A related issue is that of transparency. The RBI does not make the Board agenda or minutes public. This lack of transparency is not just about this episode, when an RTI enquiry about Board minutes was turned down. Even the minutes of Board meetings held five years ago are not made public. If the Board was required to make its proceedings public, would it have continued to behave in this manner or would public scrutiny have prevented such functioning?

This takes us to the question of what is gained by transparency. Why are the agenda and minutes for board meetings of regulators or central banks in India and abroad made public? In the minutes, only a few specific decisions, such as those related to specific companies or trade secrets that the law prevents regulators from revealing, are held back. The answer lies in the understanding that along with transparency comes autonomy. When participants know that discussions of the meeting will be made public, they, as well as those who may be sending letters or advice to the Board, behave more responsibly. This reduces the chances of the Board being pressured or taking hasty or irresponsible decisions.

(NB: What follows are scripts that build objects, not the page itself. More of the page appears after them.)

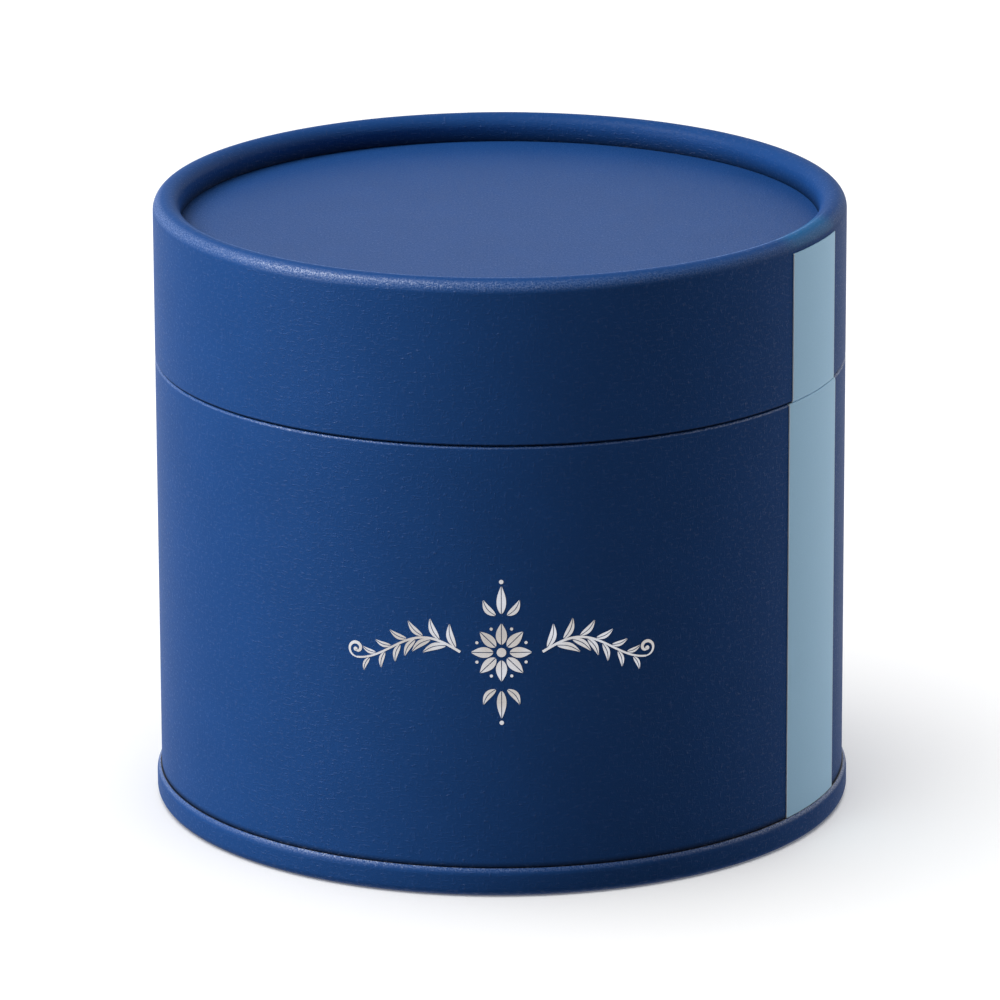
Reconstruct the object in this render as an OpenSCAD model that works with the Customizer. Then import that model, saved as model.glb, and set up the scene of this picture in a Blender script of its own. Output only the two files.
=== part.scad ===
// Cylindrical gift tube box of paper-wrapped board, with a rolled-rim lift-off lid.
// Front faces -Y, the stripe is on the right, and z = 0 is the face that it stands on.

/* [Outside] */
// Diameter over the wraps of the lid and of the body sleeve
outside_d = 90; // [60:1:120]
// Height of the lid, from its lower edge to the top of its rolled rim
lid_h = 21.3; // [16:0.1:40]
// Height of the body sleeve that shows between the base cap and the lid
sleeve_h = 55.6; // [30:0.1:120]
// Height of the base cap, up to the crease where the sleeve rises from it
base_cap_h = 3.8; // [3.5:0.1:8]
// Air between the lid's lower edge and the sleeve's upper edge
seat_gap = 0.1; // [0.05:0.01:0.5]

/* [Board] */
// Wall of the lid's tube, which is also rolled into its rim
lid_board_t = 1.4; // [0.8:0.1:2]
// Wall of the neck, the inner tube that the lid slides over
neck_board_t = 1.4; // [0.8:0.1:2]
// Thickness of the lid's disc
lid_disc_t = 2; // [1:0.1:3]
// Thickness of the base disc
base_disc_t = 1.2; // [0.8:0.1:1.5]
// Thickness of the thin card that is bent into the base cap
hoop_t = 0.3; // [0.2:0.05:0.5]

/* [Paper] */
// Thickness of the coloured wrap
wrap_t = 0.2; // [0.1:0.05:0.25]
// Thickness of the white lining and neck paper
lining_t = 0.15; // [0.1:0.05:0.2]
// Thickness of the light blue stripe
stripe_t = 0.1; // [0.05:0.05:0.2]
// Glue between two layers
glue_t = 0.05; // [0.04:0.01:0.08]
// How far the wrap is turned in behind the lid's lower edge
lid_turn_in = 6; // [3:0.5:8]
// How far the neck paper is turned down inside the neck
neck_turn_in = 8; // [3:0.5:10]
// Space left where a lining meets a turned-in paper edge
butt_gap = 0.2; // [0.1:0.1:0.5]
// Width of the overlap where a wrap's two ends meet at the back
lap_w = 9; // [6:0.5:14]

/* [Rolled edges] */
// Radius of the hollow that stays inside the lid's rolled rim
roll_core_r = 0.1; // [0.05:0.05:0.4]
// Depth of the lid's face below the top of its rim
lid_recess = 3.6; // [2.8:0.1:5]
// Height of the underside's face above the foot
base_recess = 1.4; // [1.3:0.1:2]
// Outer radius of the bends in the base cap's foot
foot_bend_r = 1.1; // [0.8:0.1:1.3]
// Width of the foot's flat, on which the box stands
foot_flat_w = 0.8; // [0.4:0.1:2]
// Radius over the paper where a wrap turns round a board's edge
edge_r = 0.35; // [0.35:0.05:0.6]

/* [Lid fit] */
// Radial air between the neck and the lid that slides over it
slide_gap = 0.25; // [0.15:0.01:0.5]
// Air between the top of the neck and the lid's ceiling
ceiling_gap = 0.8; // [0.4:0.1:3]

/* [Stripe] */
// Angle from the front, towards the right, to the middle of the stripe
stripe_angle = 63.7; // [0:0.1:150]
// Width of the stripe on the sleeve, measured along the wall
sleeve_stripe_w = 14.4; // [4:0.1:30]
// Width of the stripe on the lid, measured along the wall
lid_stripe_w = 12.8; // [4:0.1:30]

/* [Hidden] */
// A wrap and the glue under it
wrapped_t = wrap_t + glue_t;
// A lining or neck paper and the glue under it
lined_t = lining_t + glue_t;

// Lid and sleeve radii, from the outside inwards
outside_r = outside_d / 2;
shell_r = outside_r - wrapped_t;
lid_inside_r = shell_r - lid_board_t;
lid_lining_r = lid_inside_r - glue_t;
lid_mouth_r = lid_lining_r - wrap_t;

// Neck radii, from the outside inwards
neck_r = lid_mouth_r - slide_gap;
neck_board_r = neck_r - lined_t;
neck_inside_r = neck_board_r - neck_board_t;
cavity_lining_r = neck_inside_r - glue_t;
cavity_r = cavity_lining_r - lining_t;
sleeve_inside_r = neck_r + glue_t;

// Base cap radii, from the sleeve outwards
hoop_inside_r = outside_r + glue_t;
hoop_r = hoop_inside_r + hoop_t;
base_r = hoop_r + wrapped_t;
hoop_bend_r = foot_bend_r - wrapped_t;
// The cap's upper edge is rounded over its whole thickness
cap_lip_r = base_r - hoop_inside_r;

// Heights from the foot up
base_disc_z = base_recess + lined_t;
stand_z = base_disc_z + base_disc_t + glue_t;
cap_lip_z = base_cap_h - cap_lip_r;
seam_z = base_cap_h + sleeve_h;
lid_z = seam_z + seat_gap;
top_z = lid_z + lid_h;

// The rolled rim, and the lid's disc under it
roll_board_r = roll_core_r + lid_board_t;
roll_r = roll_board_r + wrapped_t;
roll_z = top_z - roll_r;
lid_face_z = top_z - lid_recess;
lid_disc_z = lid_face_z - wrapped_t - lid_disc_t;
ceiling_z = lid_disc_z - lined_t;
neck_top_z = ceiling_z - ceiling_gap;

// Corner radii that boards keep under a turned wrap or neck paper
wrapped_corner_r = edge_r - wrapped_t;
lined_corner_r = edge_r - lined_t;

// Outer face of the stripe paper
stripe_r = outside_r + glue_t + stripe_t;

// Fineness of the turned bodies and of the bends in their sections
turned_fn = 240;
bend_fn = 48;

wrap_blue = "#1f3f86";
stripe_blue = "#a9cbe2";
board_grey = "#a39d92";
lining_white = "#f0eee8";

// Sections, drawn with the radius along x and the height along y

// Straight wall between two radii and two heights
module wall(r0, r1, z0, z1) {
    translate([r0, z0]) square([r1 - r0, z1 - z0]);
}

// Quarter round about (r, z), turned by quarter turns from the upper right
module corner(r, z, radius, turn) {
    translate([r, z]) rotate(90 * turn) intersection() {
        circle(radius, $fn = bend_fn);
        square(2 * radius);
    }
}

// Sheet of thickness t bent through a quarter turn, its outer face at the given radius
module bend(r, z, radius, t, turn) {
    difference() {
        corner(r, z, radius, turn);
        translate([r, z]) circle(radius - t, $fn = bend_fn);
    }
}

// Sheet of thickness t bent into a U that opens upwards and stands on z = 0
module u_sheet(outer_r, bend_r, flat_w, t, outer_leg, inner_leg) {
    outer_mid_r = outer_r - bend_r;
    inner_mid_r = outer_mid_r - flat_w;
    wall(outer_r - t, outer_r, bend_r, outer_leg);
    bend(outer_mid_r, bend_r, bend_r, t, 3);
    if (flat_w > 0) wall(inner_mid_r, outer_mid_r, 0, t);
    bend(inner_mid_r, bend_r, bend_r, t, 2);
    wall(inner_mid_r - bend_r, inner_mid_r - bend_r + t, bend_r, inner_leg);
}

// Lower end of a board wall, standing on z = 0, with both corners rounded
module round_end(r0, r1, radius) {
    wall(r0 + radius, r1 - radius, 0, radius);
    corner(r1 - radius, radius, radius, 3);
    corner(r0 + radius, radius, radius, 2);
}

// Turns a section upside down, so that what stood on z = 0 hangs from the given height
module hang_from(z) {
    translate([0, z]) mirror([0, 1]) children();
}

// Stripe paper that stands on z = 0, bends round the wrap's edge and is cut off level with it
module stripe_sheet(length) {
    edge_mid_r = outside_r - edge_r;
    edge_mid_z = length - edge_r;
    wall(stripe_r - stripe_t, stripe_r, 0, edge_mid_z);
    intersection() {
        bend(edge_mid_r, edge_mid_z, stripe_r - edge_mid_r, stripe_t, 0);
        wall(edge_mid_r, stripe_r, edge_mid_z, length);
    }
}

// Solids

// Section turned all the way round
module turned() {
    rotate_extrude($fn = turned_fn) children();
}

// Section turned into a strip along the wall, as wide as given at radius r1
// The strip's middle is at the given angle from the front towards the right
module strip(angle, width, r1) {
    half_turn = width / r1 * 90 / PI;
    rotate([0, 0, angle - 90 - half_turn])
        rotate_extrude(angle = 2 * half_turn, $fn = turned_fn) children();
}

// Overlap of a wrap's two ends, one paper thickness proud of the wrap at the back
module lap(z0, z1) {
    lap_r = outside_r + wrap_t;
    strip(180, lap_w, lap_r) wall(outside_r - wrap_t / 2, lap_r, z0, z1);
}

module disc(radius, z, t) {
    translate([0, 0, z]) cylinder(r = radius, h = t, $fn = turned_fn);
}

// Body of the box

// Inner tube, which carries the floor, the sleeve and the sliding lid
module neck_tube() {
    board_top_z = neck_top_z - lined_t;
    color(board_grey) turned() {
        wall(neck_inside_r, neck_board_r, stand_z, board_top_z - lined_corner_r);
        hang_from(board_top_z) round_end(neck_inside_r, neck_board_r, lined_corner_r);
    }
}

// White paper on the neck, turned over its top edge and down inside
module neck_wrap() {
    flat_w = neck_r - cavity_r - 2 * edge_r;
    color(lining_white) turned() hang_from(neck_top_z)
        u_sheet(neck_r, edge_r, flat_w, lining_t, neck_top_z - stand_z, neck_turn_in);
}

module inner_liner() {
    color(lining_white) turned()
        wall(cavity_r, cavity_lining_r, stand_z, neck_top_z - neck_turn_in - butt_gap);
}

module floor_liner() {
    color(lining_white) disc(cavity_r - glue_t, stand_z, lining_t);
}

// Outer tube, thick enough to bring the sleeve flush with the lid
module sleeve_tube() {
    board_top_z = seam_z - wrapped_t;
    color(board_grey) turned() {
        wall(sleeve_inside_r, shell_r, stand_z, board_top_z - wrapped_corner_r);
        hang_from(board_top_z) round_end(sleeve_inside_r, shell_r, wrapped_corner_r);
    }
}

// Blue wrap of the sleeve, turned in over its top edge as far as the neck
module sleeve_wrap() {
    edge_mid_r = outside_r - edge_r;
    edge_mid_z = seam_z - edge_r;
    color(wrap_blue) {
        turned() {
            wall(outside_r - wrap_t, outside_r, stand_z, edge_mid_z);
            bend(edge_mid_r, edge_mid_z, edge_r, wrap_t, 0);
            wall(sleeve_inside_r, edge_mid_r, seam_z - wrap_t, seam_z);
        }
        lap(base_cap_h + glue_t, edge_mid_z);
    }
}

// Stripe paper from the crease up to the sleeve's upper edge
module sleeve_stripe() {
    stripe_z = base_cap_h + glue_t;
    color(stripe_blue) strip(stripe_angle, sleeve_stripe_w, stripe_r)
        translate([0, stripe_z]) stripe_sheet(seam_z - stripe_z);
}

// Thin card round the sleeve's lower end, bent under it into a foot that grips the base disc
module base_hoop() {
    color(board_grey) turned() {
        translate([0, wrapped_t])
            u_sheet(
                hoop_r, hoop_bend_r, foot_flat_w, hoop_t,
                cap_lip_z - wrapped_t, base_recess - glue_t - wrapped_t
            );
        corner(hoop_inside_r, cap_lip_z, hoop_t, 0);
    }
}

// Blue wrap of the base cap, from the crease round the foot to the underside's face
module base_wrap() {
    color(wrap_blue) turned() {
        u_sheet(base_r, foot_bend_r, foot_flat_w, wrap_t, cap_lip_z, base_recess - glue_t);
        bend(hoop_inside_r, cap_lip_z, cap_lip_r, wrap_t, 0);
    }
}

module base_disc() {
    color(board_grey) disc(hoop_inside_r - glue_t, base_disc_z, base_disc_t);
}

module base_disc_paper() {
    color(wrap_blue) disc(hoop_inside_r - glue_t, base_recess, lining_t);
}

// Lid

// Board tube whose upper end is rolled inwards and down onto the disc
module lid_tube() {
    color(board_grey) turned() {
        hang_from(top_z - wrapped_t)
            u_sheet(
                shell_r, roll_board_r, 0, lid_board_t,
                lid_h - 2 * wrapped_t - wrapped_corner_r, lid_recess - wrapped_t - glue_t
            );
        translate([0, lid_z + wrapped_t]) round_end(lid_inside_r, shell_r, wrapped_corner_r);
    }
}

// Blue wrap, from inside the lid's lower edge up the wall and over the roll to the disc
module lid_wrap() {
    flat_w = outside_r - lid_mouth_r - 2 * edge_r;
    color(wrap_blue) {
        turned() {
            translate([0, lid_z])
                u_sheet(outside_r, edge_r, flat_w, wrap_t, lid_h - lid_recess, lid_turn_in);
            hang_from(top_z)
                u_sheet(outside_r, roll_r, 0, wrap_t, lid_recess, lid_recess - glue_t);
        }
        lap(lid_z + edge_r, roll_z);
    }
}

// Stripe paper from the foot of the roll down to the lid's lower edge
module lid_stripe() {
    color(stripe_blue) strip(stripe_angle, lid_stripe_w, stripe_r)
        hang_from(roll_z) stripe_sheet(roll_z - lid_z);
}

module lid_disc() {
    color(board_grey) disc(lid_lining_r, lid_disc_z, lid_disc_t);
}

module lid_disc_paper() {
    color(wrap_blue) disc(lid_lining_r, lid_face_z - wrap_t, wrap_t);
}

module lid_liner() {
    color(lining_white) turned()
        wall(lid_lining_r - lining_t, lid_lining_r, lid_z + lid_turn_in + butt_gap, ceiling_z - glue_t);
}

module lid_ceiling_paper() {
    color(lining_white) disc(lid_lining_r, ceiling_z, lining_t);
}

neck_tube();
neck_wrap();
inner_liner();
floor_liner();
sleeve_tube();
sleeve_wrap();
sleeve_stripe();
base_hoop();
base_wrap();
base_disc();
base_disc_paper();
lid_tube();
lid_wrap();
lid_stripe();
lid_disc();
lid_disc_paper();
lid_liner();
lid_ceiling_paper();
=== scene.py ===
import math

import bpy
from mathutils import Matrix, Vector

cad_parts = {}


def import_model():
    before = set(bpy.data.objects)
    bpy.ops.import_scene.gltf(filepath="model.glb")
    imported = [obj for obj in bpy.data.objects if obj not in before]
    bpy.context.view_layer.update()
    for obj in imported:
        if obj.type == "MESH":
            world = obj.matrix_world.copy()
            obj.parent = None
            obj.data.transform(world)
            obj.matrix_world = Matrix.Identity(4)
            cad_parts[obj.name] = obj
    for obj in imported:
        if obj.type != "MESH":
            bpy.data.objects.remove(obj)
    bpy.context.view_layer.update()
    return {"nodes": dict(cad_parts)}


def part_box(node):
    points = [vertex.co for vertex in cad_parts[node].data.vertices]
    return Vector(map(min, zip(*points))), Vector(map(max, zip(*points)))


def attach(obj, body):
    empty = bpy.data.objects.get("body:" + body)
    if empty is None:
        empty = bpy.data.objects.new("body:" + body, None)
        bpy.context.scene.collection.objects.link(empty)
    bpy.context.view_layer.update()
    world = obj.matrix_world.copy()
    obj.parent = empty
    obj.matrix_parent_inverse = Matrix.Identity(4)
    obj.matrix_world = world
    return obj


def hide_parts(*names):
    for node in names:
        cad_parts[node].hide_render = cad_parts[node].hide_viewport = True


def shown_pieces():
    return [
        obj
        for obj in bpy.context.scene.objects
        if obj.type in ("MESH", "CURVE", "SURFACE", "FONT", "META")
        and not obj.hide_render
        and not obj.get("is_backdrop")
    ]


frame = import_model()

# Lengths are in metres. Angles round the box are from the front, -Y, towards the right, +X.
MM = 0.001

# Mesh fineness
SEGMENTS = 360
PLATE_RINGS = 12
ROW_SPACING = 3 * MM
SAME_POINT = 1e-7
SHARP_EDGE = math.radians(35)

# Paper work, as the boards carry it
WRAP = 0.2 * MM
LINING = 0.15 * MM
GLUE = 0.05 * MM
EDGE_R = 0.35 * MM
STRIPE = 0.1 * MM
STRIPE_GAP = 0.01 * MM
CUT_BEVEL = 0.02 * MM
CUT_PALE = 0.14 * MM
NECK_TURN_IN = 0.2 * MM

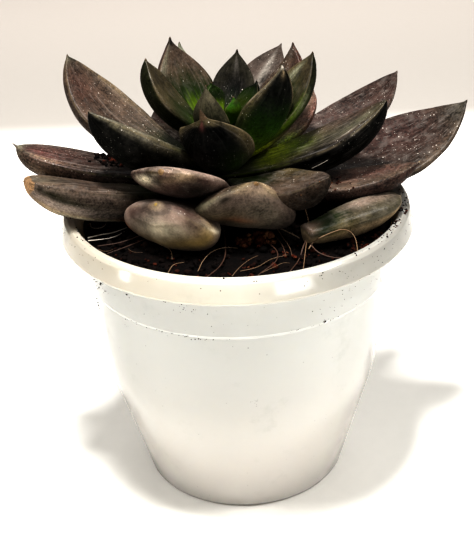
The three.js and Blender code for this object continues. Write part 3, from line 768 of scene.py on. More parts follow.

Parliament must examine in detail the functioning of the RBI Central Board. The RBI must be required to make public minutes of all past meetings of the Central Board. The agenda of every meeting should henceforth be public. If there are to be any exceptions based on national security, it is Parliament that should decide. The Board must not be allowed to abdicate its responsibility. Unless Parliament amends the law and enforces a well-functioning Board, the RBI will continue to be a weak institution and fertile ground for further mistakes.